Comfort Food: Spicy Carrot, Butternut Squash, Sweet Potato & Ginger Soup

I'm not one for big claims...(!) But I think this is one of the most delicious soups I've tried in my life.

It's spicy but creamy, thick, warming and just a little bit sweet. If I said it reminded me a little bit of a Korma sauce, would that put you off?! Don't worry, it's got next to none of the calories found in a curry, and will definitely warm you up after a long, cold day.

It's brimming with nutrients and if you make a big enough batch, it's a really cost-effective way to eat well during the winter.


Ingredients:

  • 2 sweet potatoes, chopped
  • 1 butternut squash, chopped
  • 5 carrots, chopped
  • 1 red onion
  • 2 cloves garlic
  • 2 big cups boiling water
  • 1 tea spoon cinnamon
  • 1 inch fresh ginger root, grated
  • Black pepper to season
  • 1 table spoon cumin

First, chop and sautee your red onion and garlic in a big pan for about 5 minutes on a high heat.
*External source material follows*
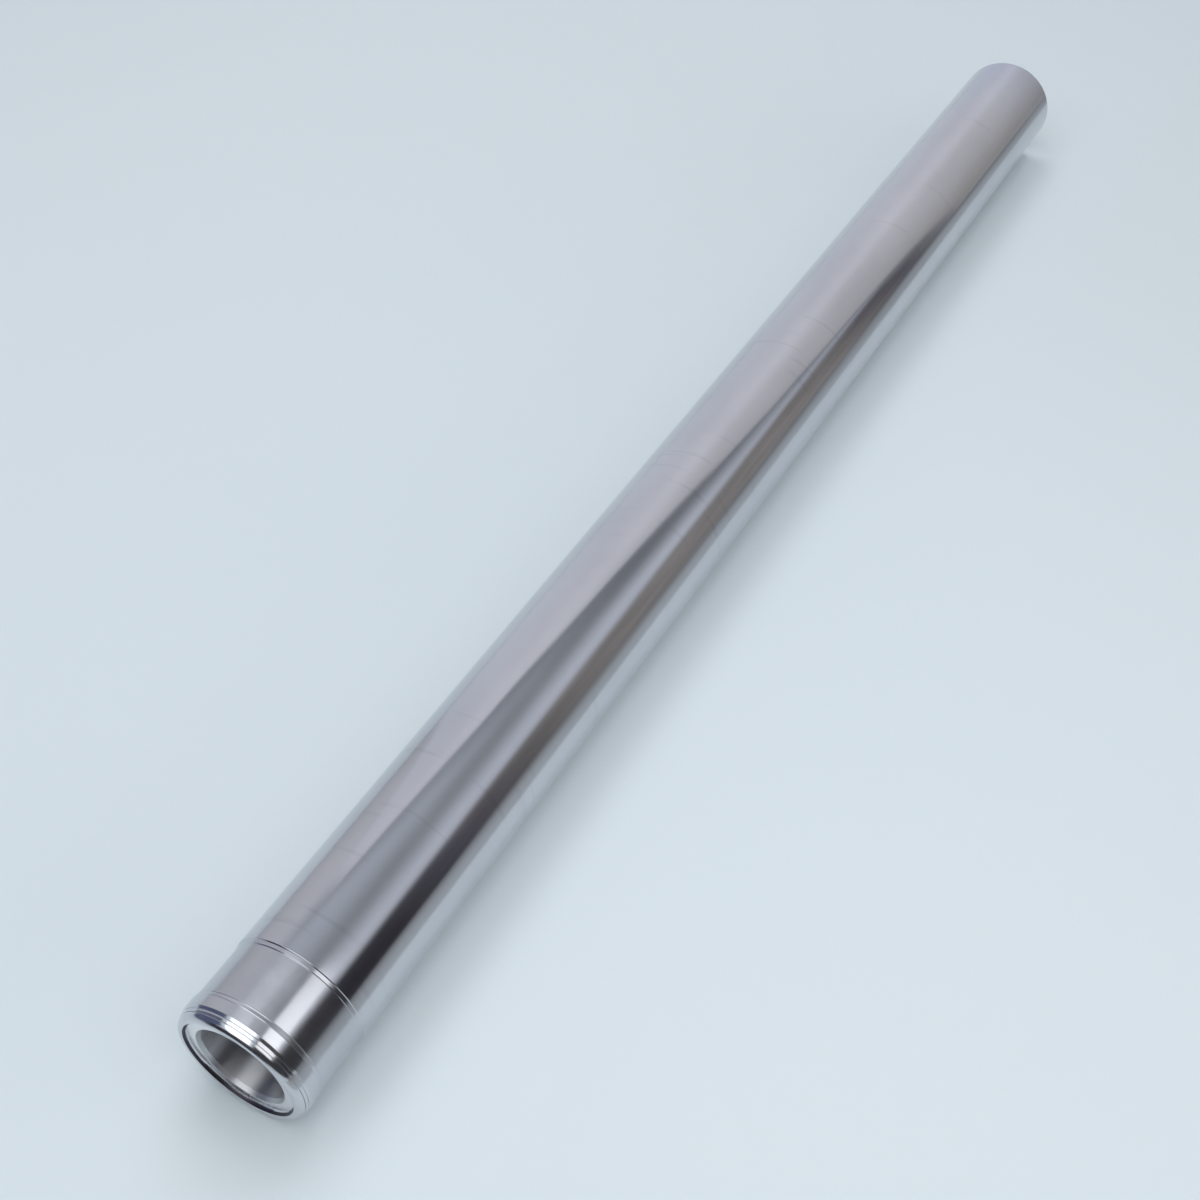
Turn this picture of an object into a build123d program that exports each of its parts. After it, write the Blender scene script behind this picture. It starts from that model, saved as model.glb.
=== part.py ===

Then add the ginger, cinnamon and cumin, coating the onion and garlic. Lower the heat so it doesn't burn. 

Whilst this is cooking, chop your butternut squash, carrots and sweet potato (is it just me that hates chopping butternut squash? It's so clumsy and I always end up wasting loads!), and add the pan along with your cups of boiling water.

Let the mix bubble on a medium heat for about 30 minutes, until the vegetables become soft and breakable. Don't forget to give it a stir every now and then. 

Pour your soup into a food processor, and blend until you have the desired consistency. If you don't have a blender or processor, have a go at mashing your veg in the pan.

Serve!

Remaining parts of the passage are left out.